Gregory Whiting (left) and Robert McLeod
Simulating fire dynamics and real-world events
Peter Hamlington
Paul M. Rady Department of Mechanical Engineering
When a problem is too expensive, time-consuming, difficult or dangerous to examine in the real world, computers and numerical simulations become the ticket to a better understanding. Associate Professor Peter Hamlington uses computers to study fire dynamics, combustion, industrial systems, the ocean, turbulent flows and wind energy.
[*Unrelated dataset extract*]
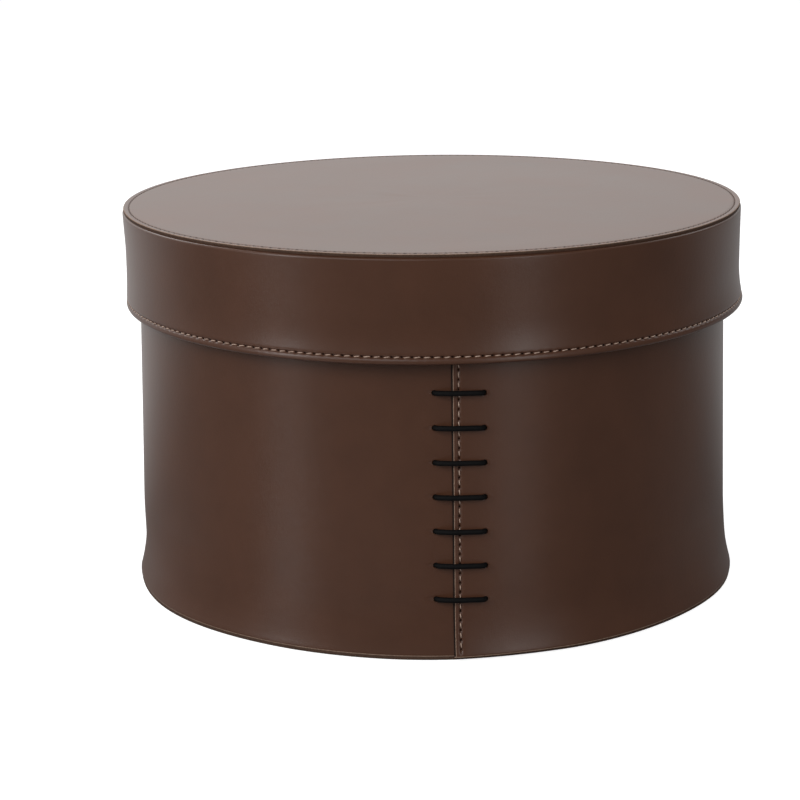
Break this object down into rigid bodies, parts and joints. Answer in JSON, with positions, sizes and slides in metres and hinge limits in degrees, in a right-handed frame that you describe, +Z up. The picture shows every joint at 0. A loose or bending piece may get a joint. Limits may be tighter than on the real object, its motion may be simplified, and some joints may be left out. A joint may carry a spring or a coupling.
{
  "type": "collar box",
  "caption": "Round leather collar box with a lift-off lid, a lapped front seam crossed by black lace bars, fibreboard stiffening and a cloth lining.",
  "frame": {"origin": "middle of the underside, on the ground", "axes": "+Z up, the laced seam faces -Y, +X to the viewer's right"},
  "size_m": [0.35, 0.35, 0.21],
  "materials": {
    "leather": "smooth dark brown saddle leather, satin",
    "fibreboard": "raw pressed fibreboard",
    "lining": "dark brown napped cloth",
    "thread": "waxed tan linen thread",
    "lace": "black round lace, waxed"
  },
  "bodies": {
    "box": {"sole_leather": "leather", "floor_board": "fibreboard", "floor_lining": "lining", "wall_leather": "leather", "wall_board": "fibreboard", "wall_lining": "lining", "seam_thread": "thread", "lace": "lace"},
    "lid": {"rim_leather": "leather", "rim_board": "fibreboard", "rim_lining": "lining", "top_leather": "leather", "top_board": "fibreboard", "top_lining": "lining", "top_thread": "thread", "hem_thread": "thread", "rim_seam_thread": "thread"}
  },
  "joints": [
    {"name": "lid_lift", "type": "slide", "parent": "box", "child": "lid", "axis": [0, 0, 1], "range_m": [0, 0.25]}
  ]
}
His research group writes and uses open-source software to reproduce real-world events as accurately as possible. “Many of our simulations are performed on supercomputers using thousands of processors,” Hamlington said. “Once the simulations are complete, we spend a substantial amount of time analyzing the resulting datasets, often tens or hundreds of terabytes in size.” The group uses fire simulations to predict where a fire will go, both in buildings and natural environments. By taking a closer look at how fuel type, fuel geometry, terrain and atmospheric conditions affect fire behavior, the group can determine more effective mitigation efforts, such as optimal placement of fire sprinklers in a building. Beyond fire dynamics, Hamlington’s group simulates destructive detonations in high-speed propulsion systems, ocean carbon cycles for improved long-term forecasts of the global carbon cycle and climate, and turbine placement in a wind farm to increase power output, reduce undesirable loads and increase turbine lifetime.